Люция вздрогнула, попыталась меня оттолкнуть, но руки не слушались.
– Доверься мне, – сказал я, глядя ей прямо в глаза. – Хоть один раз. Прошу.
Она замолчала. Взгляд альфы был прикован к моему лицу. Я же смотрел, как по её телу проходят судороги. Тёмные прожилки вокруг раны начинают бледнеть, дыхание выравниваться и становится всё глубже. Чуда никто из нас и не ждал, мгновенного исцеления тоже. Однако яд отступал, отбрасывая смертельный исход.
Волчица медленно, с огромным усилием подняла здоровую руку и коснулась моего лица. Грубые подушечки пальцев показались мне ледяными.
– Ты вернулся, – прошептала она. В словах не прозвучало упрёка, лишь констатация невероятного факта.

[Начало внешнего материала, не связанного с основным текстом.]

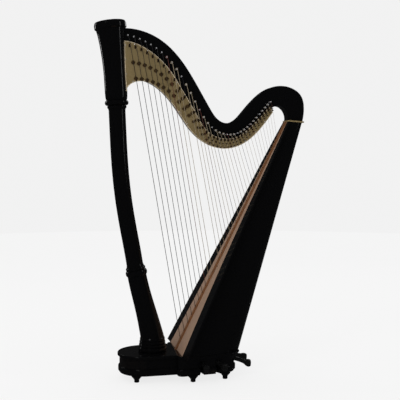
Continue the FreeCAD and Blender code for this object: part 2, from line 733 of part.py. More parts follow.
def neck_blank():
    """The neck's outline as a board of its full thickness, rounded along its upper edges."""
    under = raised(PLATE_FOOT[:-1], ACTION_SLOT)
    inside = curve([(under[0][0] - 6.0, under[0][1])] + under[1:] + KNEE_INSIDE[::-1])
    wood = slab(closed(curve(NECK_TOP), inside), -NECK_HALF, NECK_HALF)
    upper = [edge for edge in wood.Edges
             if edge.Length > REACH and abs(abs(edge.CenterOfMass.y) - NECK_HALF) < 0.1
             and edge.CenterOfMass.z > at(0, 76).z]
    return wood.makeFillet(NECK_FILLET, upper)


def neck(column_head):
    """The wooden neck, let in for both plates and bored for the pins."""
    lets_in = [left_slab(), right_slab()]
    bores = []
    for k in range(STRINGS):
        centre = pin_centre(k)
        start = V(centre.x, -NECK_HALF - 1, centre.z)
        bores.append(Part.makeCylinder(PIN_RADIUS + FIT, 2 * NECK_HALF + 2, start, V(0, 1, 0)))
    wood = neck_blank().cut(lets_in).cut(bores).cut(column_head)
    add("neck", largest(wood))


def action_plates(column_head):
    """The two plates; the strings' one is bored for the disc spindles."""
    bores = []
    for k in range(STRINGS):
        for share in (NATURAL_AT, SHARP_AT):
            centre = disc_centre(k, share)
            start = V(centre.x, -PLATE_FACE - 1, centre.z)
            bores.append(Part.makeCylinder(SPINDLE_RADIUS + FIT, PLATE + 2, start, V(0, 1, 0)))
    left, right = left_slab().cut(bores + column_head), right_slab().cut(column_head)
    add("action_plate_left", largest(left))
    add("action_plate_right", largest(right))


def action_rods():
    """The flat rods between the plates, one for each pedal."""
    lift = (ACTION_SLOT - ROD_HEIGHT) / 2.0
    line = PLATE_FOOT[2:-1]
    edges = closed(curve(raised(line, lift)), curve(raised(line, lift + ROD_HEIGHT)))
    middles = [(k - 3) * ROD_PITCH for k in range(len(NOTES))]
    half = ROD_THICKNESS / 2.0
    add("action_rods", *[slab(edges, middle - half, middle + half) for middle in middles])


# ---- soundbox ------------------------------------------------------------------------------
def taper(head, foot, s):
    """A size that changes evenly along the board, from foot at its foot to head at its head."""
    return foot + (head - foot) * s / BOARD_LENGTH


def half_space(point, up):
    """A block so large that it stands for everything on the up side of a plane."""
    big = 4.0 * (REACH + RISE)
    block = Part.makeBox(big, big, big, V(-big / 2.0, -big / 2.0, 0))
    block.Placement = FreeCAD.Placement(point, FreeCAD.Rotation(V(0, 0, 1), up))
    return block


def shoulder_line():
    """The neck's lower end, front to back: start, direction and upward normal."""
    start, end = at(*SHOULDER_FRONT), at(*SHOULDER_BACK)
    way = (end - start).normalize()
    return start, end, way, V(-way.z, 0, way.x)


def trimmed(shape):
    """A soundbox piece cut off on the base's top and under the shoulder plate."""
    start, end, way, up = shoulder_line()
    return shape.cut([half_space(V(0, 0, BASE_TOP), V(0, 0, -1)),
                      half_space(start - up * SHOULDER_THICKNESS, up)])


def outline_curve(widths, side):
    """One side of a board's outline, through (share of the length, half width)."""
    spline = Part.BSplineCurve()
    spline.interpolate([V(share * BOARD_LENGTH, side * half, 0) for share, half in widths])
    return spline


def board_plate(widths, out, thick):
    """A board symmetrical about its centre line, from out to out + thick."""
    face = face_of(closed(outline_curve(widths, 1), outline_curve(widths, -1)))
    face.translate(V(0, 0, out))
    return face.extrude(V(0, 0, thick))


def d_section(s, shrink):
    """The soundbox's cross-section at s: flat in front, round behind."""
    half = taper(BOX_HALF_HEAD, BOX_HALF_FOOT, s) - shrink
    deep = taper(BOX_DEPTH_HEAD, BOX_DEPTH_FOOT, s) - shrink
    steps = 12
    points = []
    for k in range(steps + 1):
        turn = math.pi * k / steps
        c, d = math.cos(turn), math.sin(turn)
        y = half * math.copysign(abs(c) ** (2.0 / BOX_SQUARENESS), c)
        z = -BOARD - (deep - BOARD) * abs(d) ** (2.0 / BOX_SQUARENESS)
        points.append(V(s, y, z))
    spline = Part.BSplineCurve()
    spline.interpolate(points)
    return Part.Wire([spline.toShape(), Part.LineSegment(points[-1], points[0]).toShape()])


def box_solid(shrink, s_low, s_high):
    """The soundbox's outer form, shrunk on all sides, between two places along the board."""
    return Part.makeLoft([d_section(s_low, shrink), d_section(s_high, shrink)], True, True)


def board_room():
    """The room that the soundboard takes from the soundbox."""
    return Part.makeBox(2 * BOARD_LENGTH, 4 * BOX_HALF_FOOT, BOX_DEPTH_FOOT,
                        V(-0.5 * BOARD_LENGTH, -2 * BOX_HALF_FOOT, -BOARD))


def back_strip(s_low, s_high):
    """The wedge that parts the soundbox's back from its sides."""
    wires = []
    for s in (s_low - BOX_WALL, s_high + BOX_WALL):
        half = taper(BACK_HALF_HEAD, BACK_HALF_FOOT, s)
        deep = taper(BOX_DEPTH_HEAD, BOX_DEPTH_FOOT, s)
        low, high = -deep - 2 * BOX_WALL, -deep / 2.0
        corners = [V(s, -half, low), V(s, half, low), V(s, half, high), V(s, -half, high)]
        wires.append(Part.makePolygon(corners + [corners[0]]))
    return Part.makeLoft(wires, True, True)


def sound_hole(k):
    """The long round opening in the back, numbered from the lowest."""
    s = BOARD_LENGTH * (HOLE_FIRST + HOLE_STEP * k)
    half = HOLE_WIDTH * taper(BACK_HALF_HEAD, BACK_HALF_FOOT, s)
    hole = Part.makeCylinder(half, 2 * BOX_DEPTH_FOOT, V(0, 0, -2 * BOX_DEPTH_FOOT + BOARD))
    stretch = FreeCAD.Matrix()
    stretch.scale(HOLE_STRETCH, 1.0, 1.0)
    hole = hole.transformGeometry(stretch)
    hole.translate(V(s, 0, 0))
    return hole


def box_shell():
    """The soundbox's round sides and its back with the sound holes."""
    s_low, s_high = BOX_FROM * BOARD_LENGTH, BOX_TO * BOARD_LENGTH
    inner = box_solid(BOX_WALL, s_low - BOX_WALL, s_high + BOX_WALL)
    shell = box_solid(0.0, s_low, s_high).cut(inner).cut(board_room())
    strip = back_strip(s_low, s_high)
    back = shell.common(strip).cut([sound_hole(k) for k in range(SOUND_HOLES)])
    add("soundbox_back", *trimmed(placed(back)).Solids)
    add("soundbox_sides", *trimmed(placed(shell.cut(strip))).Solids)


def braces():
    """The metal hoops inside the soundbox, half way between the sound holes."""
    hoops = []
    for k in range(SOUND_HOLES - 1):
        s = BOARD_LENGTH * (HOLE_FIRST + HOLE_STEP * (k + 0.5))
        outer = box_solid(BOX_WALL + BRACE_SEAT, s - BRACE, s + BRACE)
        inner = box_solid(BOX_WALL + BRACE_DEPTH, s - 2 * BRACE, s + 2 * BRACE)
        hoops.append(placed(outer.cut(inner).cut(board_room())))
    add("soundbox_braces", *hoops)


def board():
    """The soundboard, its lacquered border and the two string ribs, holed for the strings."""
    panel = board_plate(PANEL_HALF, -BOARD, BOARD)
    border = board_plate(BOARD_HALF, -BOARD, BOARD)
    border = border.cut(board_plate(PANEL_HALF, -BOARD - 1, BOARD + 2))
    start, length = -0.1 * BOARD_LENGTH, 1.2 * BOARD_LENGTH
    rib = Part.makeBox(length, RIB_WIDTH, RIB, V(start, -RIB_WIDTH / 2, 0))
    inner_rib = Part.makeBox(length, RIB_WIDTH, INNER_RIB,
                             V(start, -RIB_WIDTH / 2, -BOARD - INNER_RIB))
    holes = []
    for k in range(STRINGS):
        foot, way = string_ends(k)[1], speaking_way(k)[0]
        holes.append(rod(foot - way * 12.0, foot + way * 60.0, STRING_HOLE / 2.0))
    for name, shape in (("soundboard", panel), ("string_rib", rib), ("inner_rib", inner_rib)):
        add(name, *trimmed(placed(shape)).cut(holes).Solids)
    add("soundboard_border", *trimmed(placed(border)).Solids)


def shoulder():
    """The plate between the neck's lower end and the soundbox."""
    start, end, way, up = shoulder_line()
    a, b = start - way * SHOULDER_LIP, end + way * SHOULDER_LIP
    down = up * -SHOULDER_THICKNESS
    plate = Part.Face(Part.makePolygon([a, b, b + down, a + down, a]))
    half = BOX_HALF_HEAD + SHOULDER_LIP
    plate.translate(V(0, -half, 0))
    add("shoulder_plate", plate.extrude(V(0, 2 * half, 0)))


# ---- pedals --------------------------------------------------------------------------------
def pedal_arm(pedal):
    """The bar from the elbow out through the wall and down to the toe, before its pad."""
    pivot, elbow, leaving, toe, way = pedal_points(pedal)
    end = toe - way * TOE_RADIUS
    high, low = PIVOT_HEIGHT + ARM_OVER, PIVOT_HEIGHT - ARM_UNDER
    top_line = [V(elbow.x, elbow.y, high), V(leaving.x, leaving.y, high) + way * 6.0,
                V(end.x, end.y, toe.z + ARM_OVER)]
    foot_line = [V(end.x, end.y, toe.z - ARM_UNDER),
                 V(leaving.x, leaving.y, low) + way * 2.0, V(elbow.x, elbow.y, low)]
    side = V(-way.y, way.x, 0) * (ARM_WIDTH / 2.0)
    face = Part.Face(Part.makePolygon(top_line + foot_line + [top_line[0]]))
    face.translate(side * -1)
    return face.extrude(side * 2)


def pedal_solid(pedal):
    """A whole pedal: eye on the pivot, bar, elbow, arm and pad."""
    pivot, elbow, leaving, toe, way = pedal_points(pedal)
    eye_half = BAR_WIDTH / 2.0 + 0.5
    eye = Part.makeCylinder(EYE_RADIUS, 2 * eye_half, pivot - V(0, eye_half, 0), V(0, 1, 0))
    flat = V(elbow.x - pivot.x, elbow.y - pivot.y, 0)
    low, high = PIVOT_HEIGHT - BAR_HEIGHT / 2.0, PIVOT_HEIGHT + BAR_HEIGHT / 2.0
    bar = block_along(pivot, V(flat).normalize(), flat.Length, BAR_WIDTH, low, high)
    knuckle = Part.makeCylinder(BAR_WIDTH / 2.0, BAR_HEIGHT, V(elbow.x, elbow.y, low))
    pad_low, pad_high = toe.z - PAD_UNDER, toe.z + PAD_OVER
    pad = Part.makeCylinder(TOE_RADIUS, PAD_UNDER + PAD_OVER, V(toe.x, toe.y, pad_low))
    heel = block_along(toe - way * (TOE_RADIUS + 6.0), way, TOE_RADIUS + 6.0,
                       2.0 * TOE_RADIUS - 4.0, pad_high - 20.0, pad_high)
    hole = Part.makeCylinder(PIVOT_RADIUS + FIT, 4 * eye_half, pivot - V(0, 2 * eye_half, 0),
                             V(0, 1, 0))
    return eye.fuse([bar, knuckle, pedal_arm(pedal), pad, heel]).cut(hole)


def pedals():
    """The seven pedals, the pivot they share and the spring rings beside their eyes."""
    for pedal in PEDALS:
        add("pedal_" + pedal[0], pedal_solid(pedal))
    half = 3.6 * PIVOT_PITCH + 14.0
    pivot = Part.makeCylinder(PIVOT_RADIUS, 2 * half, V(PIVOT_X, -half, PIVOT_HEIGHT), V(0, 1, 0))
    height = PIVOT_HEIGHT + POST_THICKNESS - WALL_FOOT
    posts = [Part.makeBox(POST_WIDTH, POST_THICKNESS, height,
                          V(PIVOT_X - POST_WIDTH / 2.0,
                            side * (half - 7.0) - POST_THICKNESS / 2.0, WALL_FOOT))
             for side in (-1, 1)]
    add("pedal_pivot", pivot.fuse(posts))
    rings = []
    for k in range(len(PEDALS) + 1):
        y = (k - len(PEDALS) / 2.0) * PIVOT_PITCH
        start = V(PIVOT_X, y - SPRING_LENGTH / 2.0, PIVOT_HEIGHT)
        ring = Part.makeCylinder(SPRING_RADIUS, SPRING_LENGTH, start, V(0, 1, 0))
        rings.append(ring.cut(Part.makeCylinder(PIVOT_RADIUS, SPRING_LENGTH, start, V(0, 1, 0))))
    add("pedal_springs", *rings)


def write():
    """One STEP file for each named piece, with the harp's middle at X = 0."""
    os.makedirs("parts", exist_ok=True)
    for name, solids in pieces.items():
        shape = solids[0] if len(solids) == 1 else Part.makeCompound(solids)
        shape.translate(V(-MIDDLE_X, 0, 0))
        shape.exportStep("parts/" + name + ".step")


base()
feet()
head = column()
cables()
neck(head)
action_plates(head)
action_rods()
action_parts()
strings()
box_shell()
braces()
board()
shoulder()
pedals()
write()
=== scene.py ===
"""The looks of a pedal harp: finishes for its wood and metal, and its fine turned pieces.

Everything is in metres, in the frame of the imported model: +Z up, +X from the column towards the
player, -Y the side that carries the strings.
"""
import json
import logging
import math
from dataclasses import dataclass, field
from enum import Enum

import bpy
import numpy as np
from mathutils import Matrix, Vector


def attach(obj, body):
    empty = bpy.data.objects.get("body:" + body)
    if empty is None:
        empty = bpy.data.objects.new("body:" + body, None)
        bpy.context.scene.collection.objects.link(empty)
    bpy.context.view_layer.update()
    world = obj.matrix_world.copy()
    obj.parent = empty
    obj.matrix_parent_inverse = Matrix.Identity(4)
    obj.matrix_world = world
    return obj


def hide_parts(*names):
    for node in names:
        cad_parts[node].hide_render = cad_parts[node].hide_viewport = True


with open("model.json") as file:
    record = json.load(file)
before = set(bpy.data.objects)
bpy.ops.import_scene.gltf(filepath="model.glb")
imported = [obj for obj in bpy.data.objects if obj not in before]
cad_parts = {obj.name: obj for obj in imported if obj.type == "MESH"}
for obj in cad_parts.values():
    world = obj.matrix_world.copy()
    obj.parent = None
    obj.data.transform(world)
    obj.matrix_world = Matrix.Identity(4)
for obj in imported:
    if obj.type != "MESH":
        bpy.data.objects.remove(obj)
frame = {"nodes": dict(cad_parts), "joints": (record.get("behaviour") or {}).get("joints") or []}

log = logging.getLogger("harp")
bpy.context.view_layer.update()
MM = 0.001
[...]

– Я никогда и не уходил, – ответил я, прижимаясь щекой к ладони. В этом жесте была вся моя боль и раскаяние. – Я просто… заблудился немного. Прости…
Слов прощения я не услышал. Люция просто смотрела, но, в её взгляде я больше не видел стены, что выросла в Саду у Морваны. Было лишь понимание, усталость от битвы и что-то, что можно было принять за первый признак прощения.
– Ты истекаешь кровью, – сказала она.
– Ты тоже. – я огляделся. Возвращение в таком состоянии казалось мне невозможным. – Нам нужно укрытие.
Люция слабо кивнула в сторону большого провала в скале неподалёку. Видимо, логово Тентекрыла.
– Я думаю, хозяин будет не прочь, если мы воспользуемся его сдохшим гостеприимством. На одну ночь…
Собрав остатки воли в кулак, я встал и приподнял альфу. Волчица застонала, обвив мою шею здоровой рукой. Два израненных, окровавленных создания, поплелись к пещере.
Внутри стоял жуткий смрад падали, тлена и старых костей. Зато не было ветра и глаз новых хищников. Я развёл в глубине пещеры небольшой костёр из сухого помёта и обломков костей, которые валялись повсюду. Мы сели поближе к огню, прижавшись друг к другу, чтоб не мёрзнуть. Наша кровь, моя – алая и тёмная, и её – с серебристыми переливами на волчьей шерсти, ненароком смешиваясь. Мы не говорили друг с другом. Слова казались кощунством. Мы оба находились за гранью слов. Двумя выжившими существами, нашедшими друг друга на самом пороге смерти.